> [What needs to be done]:
The entries need to be copied exactly.

-- start of Material for the task --

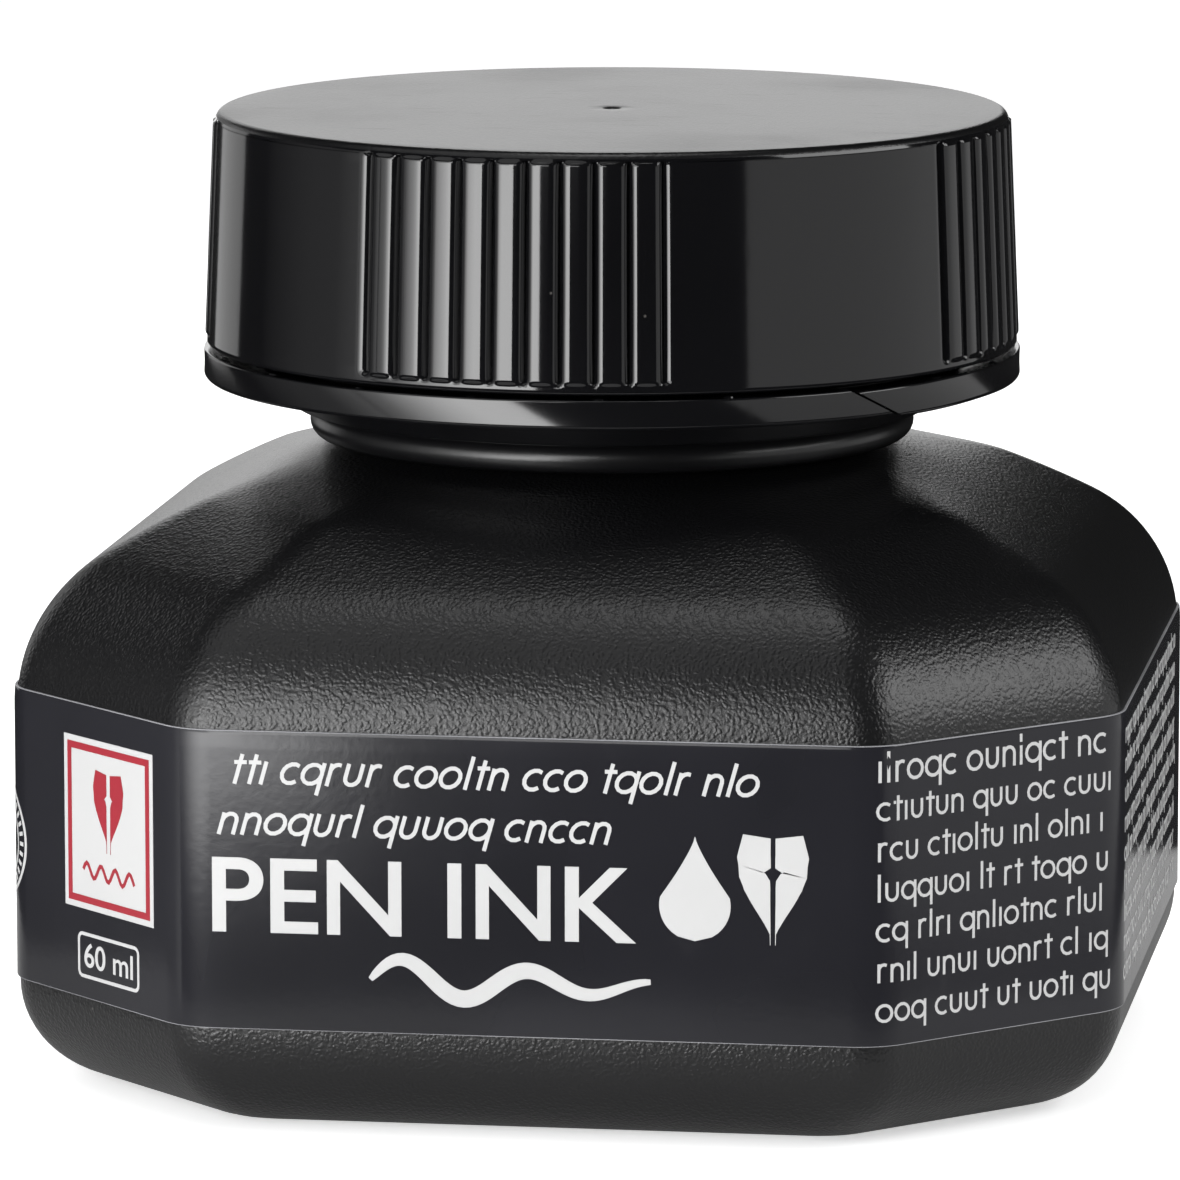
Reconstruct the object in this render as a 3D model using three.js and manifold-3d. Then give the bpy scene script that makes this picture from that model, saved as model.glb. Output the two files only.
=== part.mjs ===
// A 60 ml ink bottle with a screw cap. Millimetres, +Z up, origin at the centre of the base.
// The bottle is a blow-moulded shell, square with cut corners, whose shoulders close in on a wide round neck.
// The cap screws on the neck, and a tear band under its skirt is hooked below a bead on the neck.
import * as THREE from "three";
import { mergeVertices } from "three/addons/utils/BufferGeometryUtils.js";
import Module from "manifold-3d";

const wasm = await Module();
wasm.setup();

// Bottle body
const bodyWidth = 54; // flat side to flat side
const facetWidth = 33.2; // width of each of the four wide facets
const edgeRadius = 2.2; // rounding of the upright edges
const wall = 1.0;
const baseRadius = 5.2;
const wallTop = 18.9; // height where the upright wall starts to lean in
const shoulderRadius = 8.3;
const shoulderTurn = 60; // degrees turned by the shoulder's round stretch
const crownRadius = 50; // the gentle curve from there to the neck
const roundingHeight = 2.2; // last of the shoulder, where its edges fade out

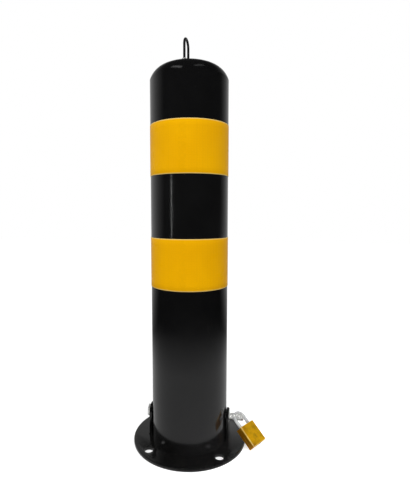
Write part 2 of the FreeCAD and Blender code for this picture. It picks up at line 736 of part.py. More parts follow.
def make_spring(label, family, length, direction, start):
    """A coil spring in the padlock that fills a length, from a point of its frame along one of its axes."""
    body = doc.addObject("PartDesign::Body", label)
    wire = f"{family}_wire"
    section = new_sketch(body, "XZ_Plane", f"{label}_section")
    add_circle(section, wire, f"{family}_coil")
    helix = body.newObject("PartDesign::AdditiveHelix", f"{label}_helix")
    helix.Profile = section
    helix.ReferenceAxis = (section, ["V_Axis"])
    helix.Mode = "height-turns-growth"
    helix.setExpression("Height", link(f"{length} - 2 * {wire}"))
    helix.setExpression("Turns", link(f"{family}_turns"))
    helix.Growth = 0
    first_turn = FreeCAD.Placement(FreeCAD.Vector(0, 0, size(wire)), FreeCAD.Rotation())
    body.Placement = in_lock(start, direction).multiply(first_turn)
    return body


def make_springs():
    """The springs behind the driver pins, under the heel and behind the latch."""
    first = "(plug_radius + plug_clearance + shear_gap + driver_length + spring_end_gap)"
    last = "(case_width / 2 - chamber_plug_recess - chamber_plug_length - spring_end_gap)"
    coils = []
    for i, drop in enumerate(chamber_drops()):
        start = (f"-{first}", "0", f"-{drop}")
        coils.append(make_spring(f"tumbler_spring_{i}", "tumbler_spring", f"({last} - {first})", OUTWARD, start))
    export_group("tumbler_springs", coils)
    heel = make_spring("heel_spring", "heel_spring", "(heel_spring_room - 2 * spring_end_gap)", (0, 0, 1),
                       ("shackle_pitch / 2", "0", "-(heel_depth + heel_spring_room - spring_end_gap)"))
    latch = make_spring("latch_spring", "latch_spring", "(latch_spring_room - 2 * spring_end_gap)", (1, 0, 0),
                        ("latch_back + spring_end_gap", "0", "-(latch_top + latch_height / 2)"))
    for body in (heel, latch):
        body.Label = body.Name
        EXPORTS.append(body)


def check_and_export():
    """Stop on any failed object or bad shape, then write one STEP file per sub-part."""
    doc.recompute()
    failed = [o.Name for o in doc.Objects if "Invalid" in o.State or "Error" in o.State]
    if failed:
        raise RuntimeError(f"failed objects: {failed}")
    for item in EXPORTS:
        shape = item.Shape
        if shape.isNull() or not shape.isValid() or not shape.Solids:
            raise RuntimeError(f"bad shape: {item.Label}")
    os.makedirs("parts", exist_ok=True)
    for item in EXPORTS:
        item.Shape.exportStep(os.path.join("parts", f"{item.Label}.step"))
        box = item.Shape.BoundBox
        print(f"{item.Label}: {len(item.Shape.Solids)} solid(s), {item.Shape.Volume:.0f} mm3, "
              f"z {box.ZMin:.2f} to {box.ZMax:.2f}")


def main():
    make_base_plate()
    make_locating_ring()
    make_ear("ear_left", f"-{EAR_FACE}")
    make_ear("ear_right", "tube_radius + ear_gap")
    make_column_tube()
    make_dome_cap()
    make_band("band_lower", "lower_band_rise")
    make_band("band_upper", "upper_band_rise")
    make_lifting_loop()
    make_loop_fasteners()
    make_locking_pin()
    make_padlock_case()
    make_padlock_shackle()
    make_padlock_plug()
    make_padlock_latch()
    make_cross_pins()
    make_tumblers()
    make_springs()
    check_and_export()


main()
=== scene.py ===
import json
import math

import bmesh
import bpy
from mathutils import Matrix, Vector


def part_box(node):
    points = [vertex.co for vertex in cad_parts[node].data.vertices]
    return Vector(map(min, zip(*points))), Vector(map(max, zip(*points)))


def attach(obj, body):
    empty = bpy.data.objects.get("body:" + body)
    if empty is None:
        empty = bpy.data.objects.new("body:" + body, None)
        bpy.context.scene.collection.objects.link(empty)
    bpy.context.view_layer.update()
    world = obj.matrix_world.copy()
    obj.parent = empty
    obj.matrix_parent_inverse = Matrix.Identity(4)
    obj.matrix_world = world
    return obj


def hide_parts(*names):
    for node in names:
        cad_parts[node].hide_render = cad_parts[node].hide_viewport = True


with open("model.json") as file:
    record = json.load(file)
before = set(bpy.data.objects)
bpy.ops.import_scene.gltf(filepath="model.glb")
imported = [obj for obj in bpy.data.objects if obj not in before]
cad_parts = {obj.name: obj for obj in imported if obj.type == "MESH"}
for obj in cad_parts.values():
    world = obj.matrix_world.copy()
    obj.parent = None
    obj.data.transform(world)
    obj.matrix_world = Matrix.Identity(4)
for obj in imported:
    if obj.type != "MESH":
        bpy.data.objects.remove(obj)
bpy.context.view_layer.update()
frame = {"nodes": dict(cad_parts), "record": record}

bl_info = {
    "name": "Removable Bollard",
    "version": (1, 0, 0),
    "blender": (4, 5, 0),
    "location": "View3D > Sidebar > Bollard",
    "description": "Builds a padlocked removable bollard and its studio around a packed CAD model",
    "category": "Add Mesh",
}

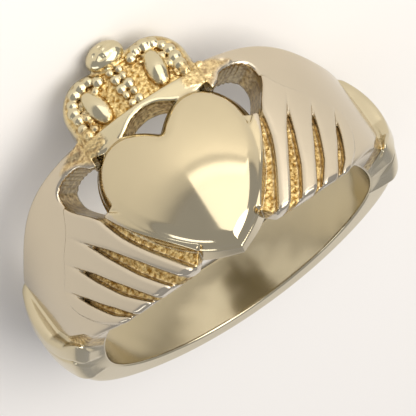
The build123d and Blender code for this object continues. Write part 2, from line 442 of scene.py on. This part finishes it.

-- end of Material for the task --

> [Exercise response]:
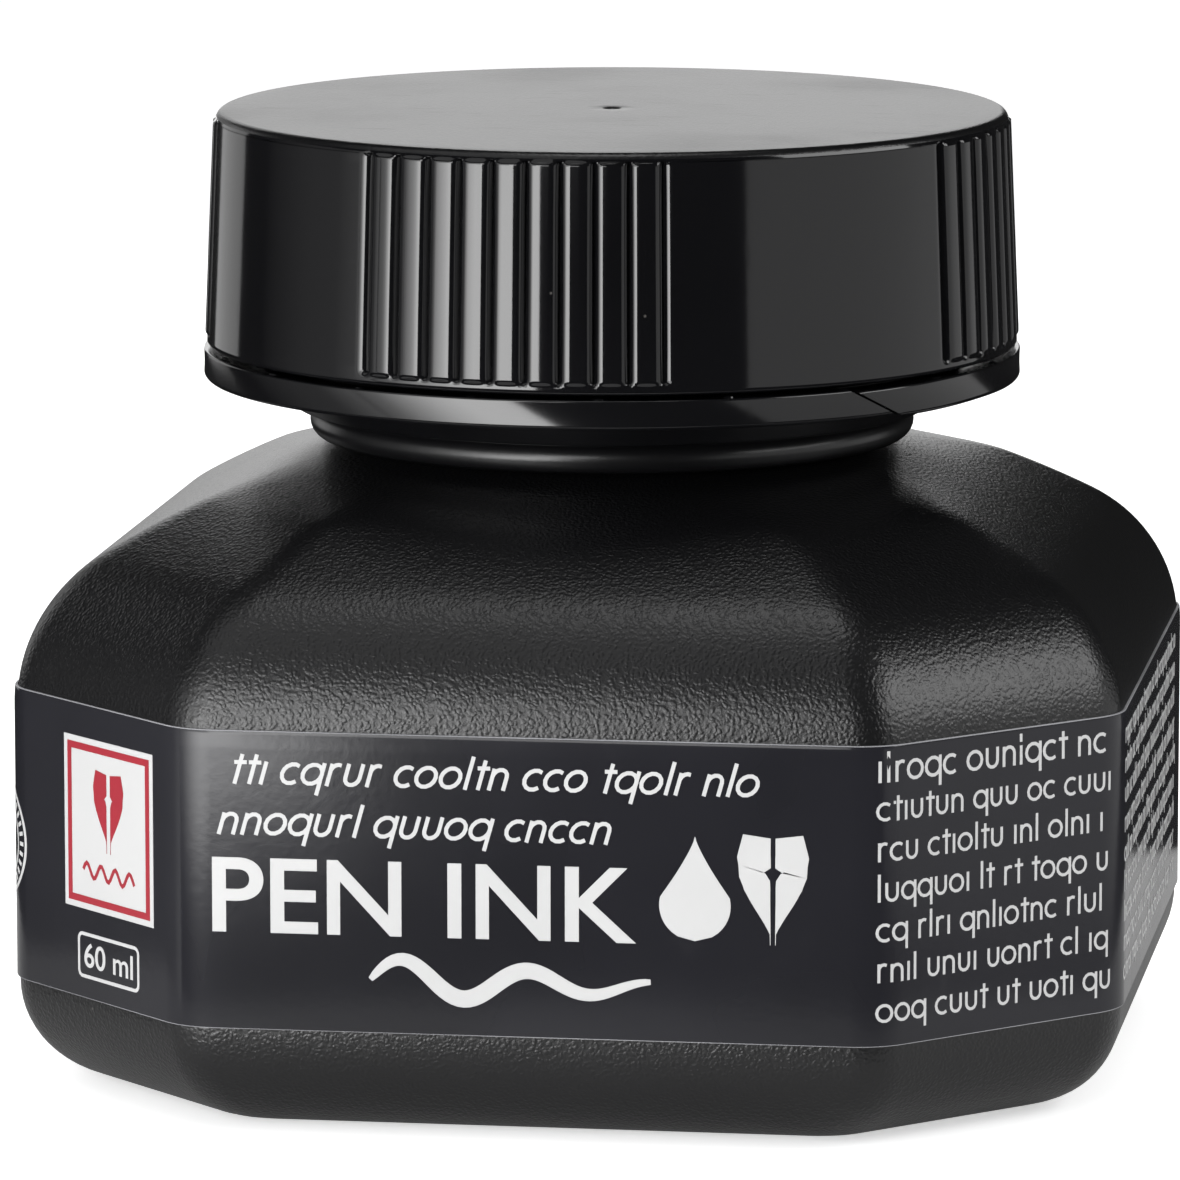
Reconstruct the object in this render as a 3D model using three.js and manifold-3d. Then give the bpy scene script that makes this picture from that model, saved as model.glb. Output the two files only.
=== part.mjs ===
// A 60 ml ink bottle with a screw cap. Millimetres, +Z up, origin at the centre of the base.
// The bottle is a blow-moulded shell, square with cut corners, whose shoulders close in on a wide round neck.
// The cap screws on the neck, and a tear band under its skirt is hooked below a bead on the neck.
import * as THREE from "three";
import { mergeVertices } from "three/addons/utils/BufferGeometryUtils.js";
import Module from "manifold-3d";

const wasm = await Module();
wasm.setup();

// Bottle body
const bodyWidth = 54; // flat side to flat side
const facetWidth = 33.2; // width of each of the four wide facets
const edgeRadius = 2.2; // rounding of the upright edges
const wall = 1.0;
const baseRadius = 5.2;
const wallTop = 18.9; // height where the upright wall starts to lean in
const shoulderRadius = 8.3;
const shoulderTurn = 60; // degrees turned by the shoulder's round stretch
const crownRadius = 50; // the gentle curve from there to the neck
const roundingHeight = 2.2; // last of the shoulder, where its edges fade out

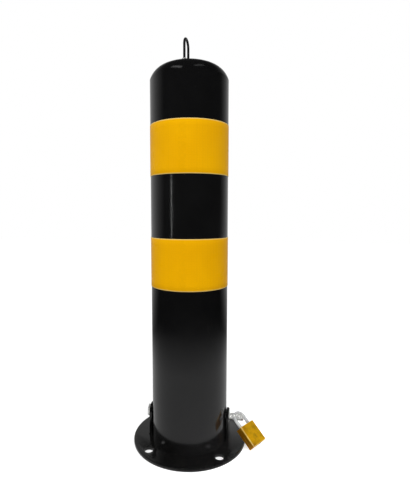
Write part 2 of the FreeCAD and Blender code for this picture. It picks up at line 736 of part.py. More parts follow.
def make_spring(label, family, length, direction, start):
    """A coil spring in the padlock that fills a length, from a point of its frame along one of its axes."""
    body = doc.addObject("PartDesign::Body", label)
    wire = f"{family}_wire"
    section = new_sketch(body, "XZ_Plane", f"{label}_section")
    add_circle(section, wire, f"{family}_coil")
    helix = body.newObject("PartDesign::AdditiveHelix", f"{label}_helix")
    helix.Profile = section
    helix.ReferenceAxis = (section, ["V_Axis"])
    helix.Mode = "height-turns-growth"
    helix.setExpression("Height", link(f"{length} - 2 * {wire}"))
    helix.setExpression("Turns", link(f"{family}_turns"))
    helix.Growth = 0
    first_turn = FreeCAD.Placement(FreeCAD.Vector(0, 0, size(wire)), FreeCAD.Rotation())
    body.Placement = in_lock(start, direction).multiply(first_turn)
    return body


def make_springs():
    """The springs behind the driver pins, under the heel and behind the latch."""
    first = "(plug_radius + plug_clearance + shear_gap + driver_length + spring_end_gap)"
    last = "(case_width / 2 - chamber_plug_recess - chamber_plug_length - spring_end_gap)"
    coils = []
    for i, drop in enumerate(chamber_drops()):
        start = (f"-{first}", "0", f"-{drop}")
        coils.append(make_spring(f"tumbler_spring_{i}", "tumbler_spring", f"({last} - {first})", OUTWARD, start))
    export_group("tumbler_springs", coils)
    heel = make_spring("heel_spring", "heel_spring", "(heel_spring_room - 2 * spring_end_gap)", (0, 0, 1),
                       ("shackle_pitch / 2", "0", "-(heel_depth + heel_spring_room - spring_end_gap)"))
    latch = make_spring("latch_spring", "latch_spring", "(latch_spring_room - 2 * spring_end_gap)", (1, 0, 0),
                        ("latch_back + spring_end_gap", "0", "-(latch_top + latch_height / 2)"))
    for body in (heel, latch):
        body.Label = body.Name
        EXPORTS.append(body)


def check_and_export():
    """Stop on any failed object or bad shape, then write one STEP file per sub-part."""
    doc.recompute()
    failed = [o.Name for o in doc.Objects if "Invalid" in o.State or "Error" in o.State]
    if failed:
        raise RuntimeError(f"failed objects: {failed}")
    for item in EXPORTS:
        shape = item.Shape
        if shape.isNull() or not shape.isValid() or not shape.Solids:
            raise RuntimeError(f"bad shape: {item.Label}")
    os.makedirs("parts", exist_ok=True)
    for item in EXPORTS:
        item.Shape.exportStep(os.path.join("parts", f"{item.Label}.step"))
        box = item.Shape.BoundBox
        print(f"{item.Label}: {len(item.Shape.Solids)} solid(s), {item.Shape.Volume:.0f} mm3, "
              f"z {box.ZMin:.2f} to {box.ZMax:.2f}")


def main():
    make_base_plate()
    make_locating_ring()
    make_ear("ear_left", f"-{EAR_FACE}")
    make_ear("ear_right", "tube_radius + ear_gap")
    make_column_tube()
    make_dome_cap()
    make_band("band_lower", "lower_band_rise")
    make_band("band_upper", "upper_band_rise")
    make_lifting_loop()
    make_loop_fasteners()
    make_locking_pin()
    make_padlock_case()
    make_padlock_shackle()
    make_padlock_plug()
    make_padlock_latch()
    make_cross_pins()
    make_tumblers()
    make_springs()
    check_and_export()


main()
=== scene.py ===
import json
import math

import bmesh
import bpy
from mathutils import Matrix, Vector


def part_box(node):
    points = [vertex.co for vertex in cad_parts[node].data.vertices]
    return Vector(map(min, zip(*points))), Vector(map(max, zip(*points)))


def attach(obj, body):
    empty = bpy.data.objects.get("body:" + body)
    if empty is None:
        empty = bpy.data.objects.new("body:" + body, None)
        bpy.context.scene.collection.objects.link(empty)
    bpy.context.view_layer.update()
    world = obj.matrix_world.copy()
    obj.parent = empty
    obj.matrix_parent_inverse = Matrix.Identity(4)
    obj.matrix_world = world
    return obj


def hide_parts(*names):
    for node in names:
        cad_parts[node].hide_render = cad_parts[node].hide_viewport = True


with open("model.json") as file:
    record = json.load(file)
before = set(bpy.data.objects)
bpy.ops.import_scene.gltf(filepath="model.glb")
imported = [obj for obj in bpy.data.objects if obj not in before]
cad_parts = {obj.name: obj for obj in imported if obj.type == "MESH"}
for obj in cad_parts.values():
    world = obj.matrix_world.copy()
    obj.parent = None
    obj.data.transform(world)
    obj.matrix_world = Matrix.Identity(4)
for obj in imported:
    if obj.type != "MESH":
        bpy.data.objects.remove(obj)
bpy.context.view_layer.update()
frame = {"nodes": dict(cad_parts), "record": record}

bl_info = {
    "name": "Removable Bollard",
    "version": (1, 0, 0),
    "blender": (4, 5, 0),
    "location": "View3D > Sidebar > Bollard",
    "description": "Builds a padlocked removable bollard and its studio around a packed CAD model",
    "category": "Add Mesh",
}

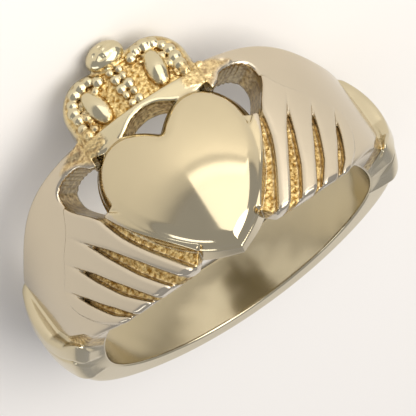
The build123d and Blender code for this object continues. Write part 2, from line 442 of scene.py on. This part finishes it.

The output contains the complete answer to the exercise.